Dwight indicated to me that he remembered nothing from the moments before he got up to go outside, until he woke up in the late morning.  And he added that to this day, he didn’t want to.
According to Rhonda, “we decided that day, then and there, to never go sky watching again!”  The group also swore to not speak of it, either to others or to each other.  This oath held up for twenty years.  Rhonda was the party to break the silence, but Dwight held no grudge against her for it, and seemed eager to add his story to hers.

In this era, we have been conditioned to associate UFOs with grey aliens or reptilian humanoids.  I have long believed that this is a cloak, a sham.  The occupants of the UFOs share the form they wish to share.  Or do they?  In all my years of research, this account remains singular.  I have never come across another “Minotaur”.  Was this also a cloaking image?  Or was it perhaps instead a resonant symbol or archetypal form?  If so, the mystique behind the resonance was of an utterly diabolical nature.

And what of Dwight, during his “freeze” in the yard?  I do not think we will ever know about that either.  All in all, this is the sort of case that speaks loudest through the events that took place, rather than interpretation after the fact.

Rhonda, Dwight, and the others went on to live their lives in a reasonably undisturbed fashion.  At least for Rhonda and Dwight’s sake, neither of them ever experienced anything as horrifying and strange ever again, for which they were quite grateful.

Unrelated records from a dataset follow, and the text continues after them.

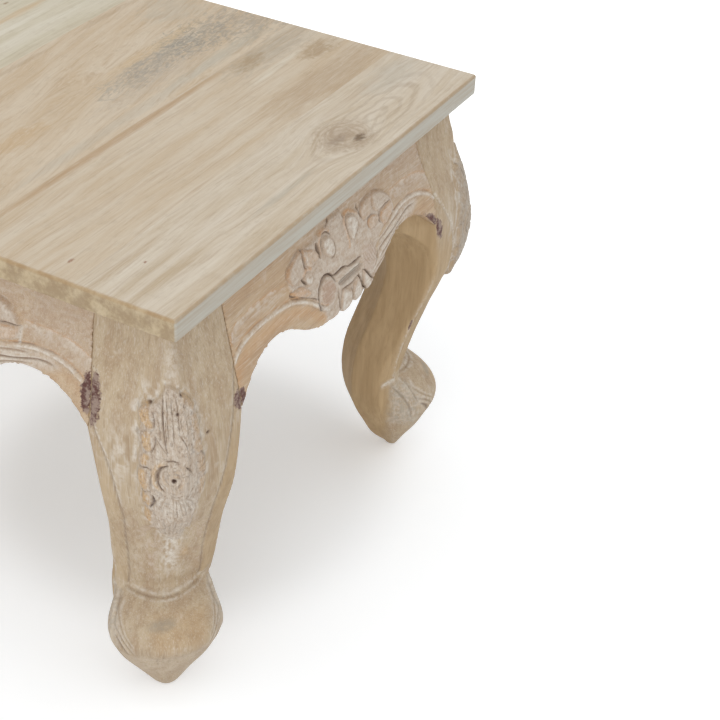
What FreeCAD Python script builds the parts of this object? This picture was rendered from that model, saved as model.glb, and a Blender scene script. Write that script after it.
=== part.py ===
import FreeCAD, Part
import math
import os
import Sketcher

# A square bajot: a low table with a plank top, four aprons cut in a double arch and
# four cabriole legs set on the diagonals. Millimetres, +Z up, the origin on the floor
# under the middle of the top. The side with the first board faces -Y.

Vector = FreeCAD.Vector

# Driving sizes. Heights are measured from the floor, and what is called inward or
# outward is measured from the upright plane through the nearest edge of the top.
SIZES = (
    ("top_width", 500.0),
    ("table_height", 425.0),
    ("top_thickness", 20.0),
    ("first_board_width", 92.0),
    ("second_board_width", 113.0),
    ("third_board_width", 165.0),
    ("top_arris_radius", 2.2),
    ("top_corner_radius", 2.5),
    ("face_inward_at_top", 18.0),
    ("face_outward_at_knee", 9.0),
    ("face_inward_at_ankle", 23.0),
    ("knee_below_top", 129.0),
    ("apron_thickness_at_top", 18.0),
    ("pendant_below_top", 101.0),
    ("pendant_half_width", 50.0),
    ("pendant_corner_rise", 5.0),
    ("arch_crown_below_top", 72.5),
    ("post_width_at_top", 94.0),
    ("post_width_at_joint_foot", 122.0),
    ("joint_foot_below_top", 103.0),
    ("post_depth", 114.0),
    ("post_below_top", 93.0),
    ("knee_point_outward", 7.0),
    ("ankle_point_inward", 57.0),
    ("ankle_height", 113.0),
    ("ankle_width", 83.0),
    ("shin_start_below_top", 165.0),
    ("shin_outward_at_start", 14.0),
    ("shin_inward_at_ankle", 52.0),
    ("sole_front_inward", 56.0),
    ("sole_back_inward", 65.0),
    ("sole_width", 16.0),
    ("heel_inward", 114.0),
    ("heel_height", 98.0),
    ("back_hollow_inward", 84.0),
    ("back_hollow_below_top", 173.0),
    ("back_flat_width", 40.0),
    ("foot_width", 100.0),
    ("tenon_thickness", 10.0),
    ("tenon_inward", 21.0),
    ("tenon_height", 50.0),
    ("tenon_below_top", 14.0),
    ("tenon_reach", 24.0),
    ("tenon_root", 12.0),
    ("mortise_end_gap", 0.5),
    ("corner_block_thickness", 26.0),
    ("corner_block_height", 34.0),
    ("screw_diameter", 5.0),
    ("screw_head_diameter", 9.5),
    ("screw_head_height", 2.6),
    ("screw_point_length", 4.0),
    ("screw_tip_diameter", 0.6),
    ("leg_screw_bite", 24.0),
    ("leg_screw_spread", 44.0),
    ("top_screw_bite", 12.0),
    ("top_screw_spread", 64.0),
    ("cut_overrun", 10.0),
)

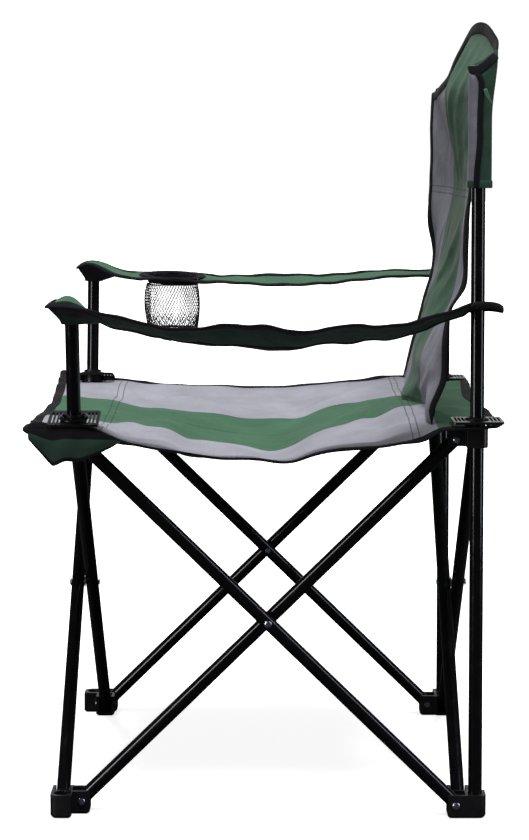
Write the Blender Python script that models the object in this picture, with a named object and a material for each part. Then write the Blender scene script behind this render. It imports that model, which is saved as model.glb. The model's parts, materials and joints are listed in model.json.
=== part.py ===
"""Folding camp chair with a quad frame: four crossing pairs of tubes between four feet and four top castings.

Frame: +Z up, the sitter looks along -Y, so +X is the sitter's left. The origin is on the floor, under the
middle. Every tube has the same length between its pivots, and the spans in X and Y are equal, so all eight
tubes lean alike at every stage of the fold. At each corner one pair works in the outer plane, through the
leg's axis, and the other in a plane set inboard by PLANE_STEP, in a pinwheel round the chair, so that no two
tubes meet.
"""

import math

import bmesh
import bpy
from mathutils import Matrix, Vector

# Frame, in metres
LEG = 0.238  # from the middle of the chair to a leg's axis, in X and in Y
PIN_INSET = 0.0225  # from a leg's axis inboard to the pivots of its tubes
PIN_LOW = 0.015
PIN_HIGH = 0.435
TUBE_R = 0.008
TUBE_WALL = 0.0009
TUBE_END = 0.0065  # tube beyond its pivot
PLANE_STEP = 0.0175  # from the outer tube plane inboard to the inner one
GAP = 0.0003  # between solids that touch in the real chair
SIDES = 18  # of a tube's polygon

# Castings
BLOCK = 0.0122  # half the width of a casting's socket block and of each fork
FORK_END = 0.032
FOOT_TOP = 0.027
TAB_TOP = 0.0315  # of the small tab behind a front foot's empty socket
TAB_HALF = 0.006
TAB_FROM, TAB_TO = 0.0089, 0.0114  # inboard of the leg's axis
SLOT_HALF = TUBE_R + 0.0004
SWING = 0.0108  # room round a pivot for the corner of the turning tube
TOP_LOW = 0.4275
TOP_HIGH = 0.4495
SOCKET_FLOOR = 0.0042
CORNER_ROUND = 0.008
BASE_CHAMFER = 0.003
BLIND = 0.0109  # how far an outer fork's pin reaches past the plane of its tube

# Pins
PIN_R = 0.0025
HEAD_R = 0.0048
HEAD_H = 0.0022
PIN_SIDES = 10
SPACER_R = 0.0068

# Uprights and arm posts
UPRIGHT_TOP = 0.845
CAP_PLUG = 0.010  # how deep a cap sits in its upright
CAP_HEIGHT = 0.005
POST_LEAN = math.radians(11.5)
POST_TOP = 0.591
BOSS_R = 0.0115
BOSS_LENGTH = 0.020
BOSS_FLOOR = 0.0035
PLATE_THICK = 0.003
PLATE_SIZE = (0.052, 0.058)  # along X and Y
PLATE_ROUND = 0.004
RIB_SLOT = (0.018, 0.0011)  # half the length and half the width of a slot between a plate's ribs
RIB_MARGIN, RIB_PITCH, RIB_SLOTS = 0.0045, 0.0042, 3  # on each side of the post
FRONT_PLATE_Z = 0.4600
REAR_PLATE_Z = 0.4575

# Fabric
CLOTH = 0.0024
SEAT_Z = 0.453
SEAT_FRONT = -0.279
SEAT_REAR = 0.270  # at the corners, behind the uprights
REAR_PULL = 0.012  # how far the rear hem is drawn forward at its middle
SEAT_HALF = 0.262
SEAT_DIP = 0.026
SIDE_SAG = {1: 0.038, -1: 0.008}  # left hem and right hem
SEAT_WAIST = 0.016  # how far each side hem is drawn in at its middle
LEVEL_X = 0.245  # where the seat's cross section has come up to its side hems
SAG_REAR = 0.185  # the seat sags no further back than this
SAG_FRONT = (0.25, 0.175)  # and no further forward, on the middle line and at the side hems
SEAT_FOLD_X = 0.222  # the line that a seat half turns about
BACK_HALF = 0.2235
BACK_BOTTOM = 0.4595
BACK_CORNER_TOP = 0.860
BACK_ARCH = 0.060
BACK_FOOT_Y = 0.187
BACK_RISE = (0.046, 0.45, 0.29)  # how far the back leans rearward, from which height, over which height
BACK_CURL = (0.030, 0.83, 0.11)  # the same for its top
BACK_BULGE = 0.012
BACK_TIGHT = (0.72, 0.05)  # the height of the taut line between the sleeves' lower ends, and its width
SLEEVE_LOW, SLEEVE_HIGH = 0.722, 0.860
SLEEVE_WALL = 0.0015
SLEEVE_X, SLEEVE_Y = (-0.0118, 0.0118), (-0.0103, 0.0200)  # from the upright's axis
SLEEVE_ROUND = 0.006
ARM_Z = 0.6005
ARM_REAR_Z = 0.588
ARM_FRONT = -0.255
ARM_REAR = 0.2285
ARM_SPLIT = 0.0895
ARM_MIDDLE_X = 0.2745
ARM_HALF = 0.036
ARM_TILT = 0.011  # how far the outer hem stands above the strap's middle
ARM_SAG = {1: 0.036, -1: 0.012}
ARM_EASE = 0.09  # the length over which the tilt comes in at each end
CUP_Y = -0.131
CUP_R = 0.036
CUP_DEPTH = 0.078
CUP_WALL = 0.002
CUP_LAP = 0.004  # how much smaller the strap's opening is than the cup

LEFT, RIGHT, FRONT, REAR = 1, -1, -1, 1
SIDE_NAME = {LEFT: "left", RIGHT: "right"}
END_NAME = {FRONT: "front", REAR: "rear"}

for old in list(bpy.data.objects):
    bpy.data.objects.remove(old)


def material(name, colour, roughness, metallic=0.0):
    made = bpy.data.materials.new(name)
    made.use_nodes = True
    shader = made.node_tree.nodes["Principled BSDF"]
    shader.inputs["Base Color"].default_value = (*colour, 1.0)
    shader.inputs["Roughness"].default_value = roughness
    shader.inputs["Metallic"].default_value = metallic
    return made


BLACK_TUBE = material("black_tube", (0.012, 0.011, 0.013), 0.22, 0.4)
BLACK_PLASTIC = material("black_plastic", (0.014, 0.014, 0.015), 0.5)
STEEL = material("steel", (0.55, 0.60, 0.68), 0.25, 1.0)
GREY_FABRIC = material("grey_fabric", (0.43, 0.43, 0.48), 0.8)
GREEN_FABRIC = material("green_fabric", (0.05, 0.17, 0.08), 0.8)
MESH_FABRIC = material("mesh_fabric", (0.02, 0.02, 0.022), 0.8)


def empty(name, at):
    """A moving body's frame, on its joint's axis."""
    made = bpy.data.objects.new(name, None)
    made.empty_display_size = 0.02
    made.location = at
    bpy.context.scene.collection.objects.link(made)
    return made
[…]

I have visited Watkins Road, but it was on a chilly November morning, with a bright sun overhead, and birds singing and darting among dry cornstalks of the nearby fields.  While it now has been twenty seven years since the Minotaur came charging up the road, I myself have no wish to be there at night, under even the brightest of stars.

 

Watkins Road, at the location where Rhonda’s group had parked in 1985.  The view is to the north, looking toward the direction from which the “Minotaur” had come charging.